Payment card schemes (typically Visa and Mastercard) are messaging systems that ensure secure and orderly communication between the payers, payees, and banks. The payment card schemes do not move any physical assets, nor do they at any point “hold any money”, i.e. the payment schemes do not at any point hold or own any of the claims that are being transferred (IOUs against the banks).

On a related note, utilizing blockchain technology in connection with payments has been a much talked about proposition of late. However, this merely means using blockchain as a messenger system – a system that, directly and without any middlemen, quickly and securely transfers messages (instructions) from the payer’s bank to the payee’s bank, such that the payer’s bank account more or less instantaneously may be debited and the payee’s bank account, correspondingly swiftly, may be credited. The blockchain does not move any physical assets, nor does it at any point hold or own any of the claims that are being transferred (IOUs against the banks).
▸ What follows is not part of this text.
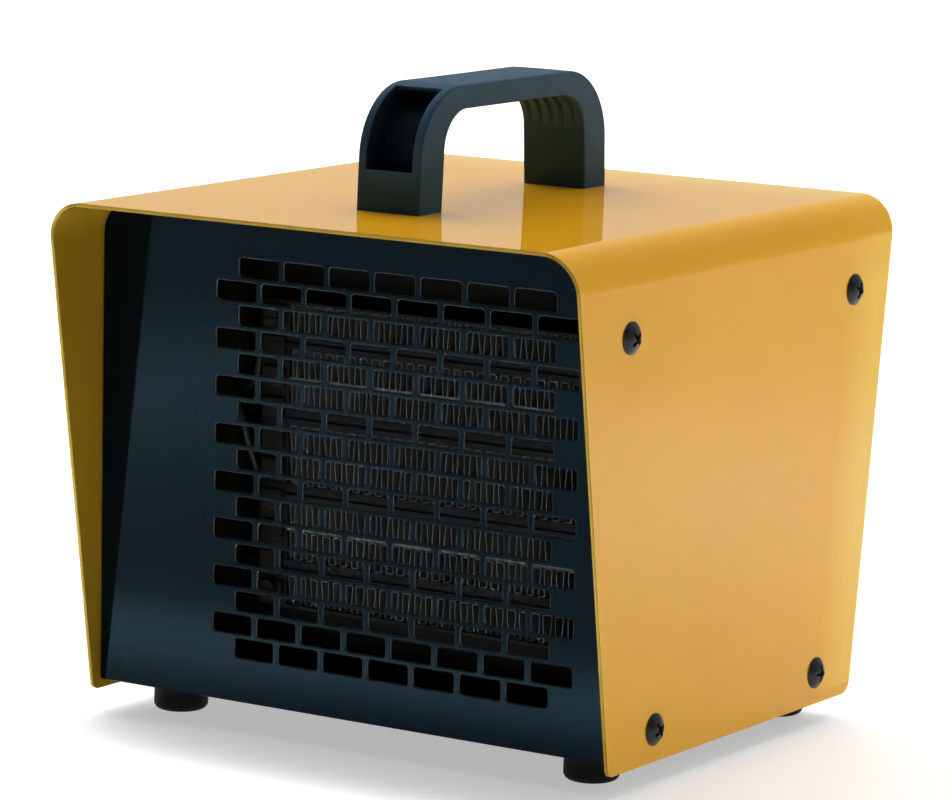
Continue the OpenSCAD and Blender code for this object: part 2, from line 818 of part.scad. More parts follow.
// Routes of the inner wires, through the holes in the divider where they cross it
route_low = [[-51, -50, 127.4], [-51, -50, 122], [-53, -49, 114], [-58, -48, 109], [-64, -44, 107],
    [-72, -24, 102], [-78, 8, 96], [-78, 30, 92], [-78, 48.3, 90]];
route_high = [[-51, -50, 79.3], [-51, -51.5, 84], [-52, -55, 93], [-54, -56, 101], [-58, -55, 107.5],
    [-64, -50, 106], [-72, -30, 96], [-76, 0, 90], [-82, 30, 86], [-82, 48.3, 84]];
route_motor = [[3.1, 39, 136.6], [-4, 38, 138], [-20, 36, 138], [-36, 36, 130], [-48, 40, 112],
    [-54, 43, 102], [-58, 44, 100], [-63, 42, 98], [-67, 44, 95], [-68, 48.3, 94]];
wire_r = 1.3;

// A point on the smooth curve through the points p, at parameter u
function spline(p, u) =
    let (n = len(p) - 1, i = min(floor(u), n - 1), t = u - i)
    let (a = p[max(i - 1, 0)], b = p[i], c = p[i + 1], d = p[min(i + 2, n)])
    0.5 * (2 * b + (c - a) * t + (2 * a - 5 * b + 4 * c - d) * t * t
        + (3 * b - a - 3 * c + d) * t * t * t);

// A round tube swept along the smooth curve through the points p
module tube(p, r) {
    sides = 8;
    rings = 3 * (len(p) - 1);
    path = [for (i = [0:rings]) spline(p, i / 3)];
    dir = [for (i = [0:rings]) unit(path[min(i + 1, rings)] - path[max(i - 1, 0)])];
    ring = [for (i = [0:rings])
        let (u = unit(cross(dir[i], [0.1, 0.2, 1])), v = cross(u, dir[i]))
        for (k = [0:sides - 1]) path[i] + r * (u * cos(k * 360 / sides) + v * sin(k * 360 / sides))];
    walls = [for (i = [0:rings - 1]) for (k = [0:sides - 1])
        let (a = i * sides + k, b = i * sides + (k + 1) % sides)
        each [[a, b, b + sides], [a, b + sides, a + sides]]];
    ends = [[for (k = [sides - 1:-1:0]) k], [for (k = [0:sides - 1]) rings * sides + k]];
    polyhedron(points = ring, faces = concat(walls, ends));
}

cover();
front_grille();
front_flanges();
rear_panel();
rear_flanges();
base_tray();
handle();
handle_screws();
handle_washers();
cover_screws(-1);  // cover_screws_left
cover_screws(1);  // cover_screws_right
foot(foot_places[0]);  // foot_front_left
foot(foot_places[1]);  // foot_front_right
foot(foot_places[2]);  // foot_rear_left
foot(foot_places[3]);  // foot_rear_right
foot_screws();
foot_nuts();
divider();
heater_baffle();
fan_shroud();
inner_screws();
heater_end(heater_left, true);  // heater_end_left
heater_end(heater_right - end_w, false);  // heater_end_right
heater_rail(stack_top - rail_t);  // heater_rail_top
heater_rail(stack_bottom);  // heater_rail_bottom
ptc_bar(0);  // ptc_bar_1
ptc_bar(1);  // ptc_bar_2
ptc_bar(2);  // ptc_bar_3
ptc_bar(3);  // ptc_bar_4
fin_end_strip(bar_z[0] + bar_h / 2);  // fin_pack_1
fin_pair(0);  // fin_pack_2
fin_pair(1);  // fin_pack_3
fin_pair(2);  // fin_pack_4
fin_end_strip(bar_z[3] - bar_h / 2 - fin_h);  // fin_pack_5
heater_terminals();
heater_screws();
motor_strut();
motor_core();
motor_coil();
motor_bracket_front();
motor_bracket_rear();
motor_bolts();
motor_rotor();
motor_shaft();
fan_blade();
fan_clip();
thermostat_body();
control_shaft(thermostat_z);  // thermostat_shaft
control_knob(thermostat_z);  // thermostat_knob
thermostat_bulb();
selector_body();
control_shaft(selector_z);  // selector_shaft
control_knob(selector_z);  // selector_knob
cutout_body();
reset_button();
control_nuts();
terminal_block();
cable_gland();
gland_nut();
color(red) tube(route_low, wire_r);  // wire_heater_low
color(copper) tube(route_high, wire_r);  // wire_heater_high
color(black) tube(route_motor, wire_r);  // wire_motor
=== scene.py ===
"""Portable ceramic fan heater: the visual model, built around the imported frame.

Lengths are in millimetres until a piece is finished, which scales it to metres.
"""
import json
import math
import random

import bmesh
import bpy
from mathutils import Matrix, Vector

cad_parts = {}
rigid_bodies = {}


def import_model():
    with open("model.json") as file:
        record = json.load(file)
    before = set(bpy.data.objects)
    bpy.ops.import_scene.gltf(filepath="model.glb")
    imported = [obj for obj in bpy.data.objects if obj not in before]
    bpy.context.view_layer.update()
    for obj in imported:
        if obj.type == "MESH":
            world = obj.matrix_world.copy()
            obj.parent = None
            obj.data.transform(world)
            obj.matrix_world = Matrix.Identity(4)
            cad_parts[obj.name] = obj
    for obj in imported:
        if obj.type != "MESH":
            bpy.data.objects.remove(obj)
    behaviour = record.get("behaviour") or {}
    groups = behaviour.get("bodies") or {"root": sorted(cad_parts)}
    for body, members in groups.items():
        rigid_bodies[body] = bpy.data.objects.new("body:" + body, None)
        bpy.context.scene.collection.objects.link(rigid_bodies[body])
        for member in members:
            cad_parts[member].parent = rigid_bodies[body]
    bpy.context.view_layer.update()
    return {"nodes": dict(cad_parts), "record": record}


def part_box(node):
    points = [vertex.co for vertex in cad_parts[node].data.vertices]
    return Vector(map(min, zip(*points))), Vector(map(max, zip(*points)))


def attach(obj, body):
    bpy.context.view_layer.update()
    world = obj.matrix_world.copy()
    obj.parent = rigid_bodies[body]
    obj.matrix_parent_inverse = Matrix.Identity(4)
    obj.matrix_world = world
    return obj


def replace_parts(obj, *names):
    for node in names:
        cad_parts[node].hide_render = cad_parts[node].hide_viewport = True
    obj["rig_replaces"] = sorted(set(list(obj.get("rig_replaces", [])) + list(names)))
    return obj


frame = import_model()

MM = 0.001
TAU = 2 * math.pi
NODE_SLOT = {row["node"]: row["material_slot"] for row in frame["record"]["subparts"]}
MATERIAL = {}


def add_object(name, data):
    obj = bpy.data.objects.new(name, data)
    bpy.context.scene.collection.objects.link(obj)
    return obj


def set_inputs(node, **values):
    """Sets a node's sockets; an underscore stands for a space."""
    for key, value in values.items():
        node.inputs[key.replace("_", " ")].default_value = value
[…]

It only transfers messages pertaining to national currencies.

The implementation of the second payment service directive (PSD2) raises a number of questions pertaining to payments and payment services. One particularly interesting question is whether the so-called “Payment Initiation Service Providers” (PISPs) will be able to make the payment systems (such as BankAxept, Visa and Mastercard) obsolete by directly communicating with the banks (and only use the bank infrastructure when transferring funds, e.g. Baltus 2.0 in Norway). (New legislation implementing the part of PSD2 pertaining to PISPs and AISPs was passed by the Norwegian parliament on 13 November this year and is expected to enter into effect in early 2019.)

As is apparent from the above, when analysing these issues, it is helpful to bear in mind that payment transactions are mere bookkeeping exercises; all that takes place in connection with the electronic transfer of money is that the ownership positions to claims are transferred and set off against each other.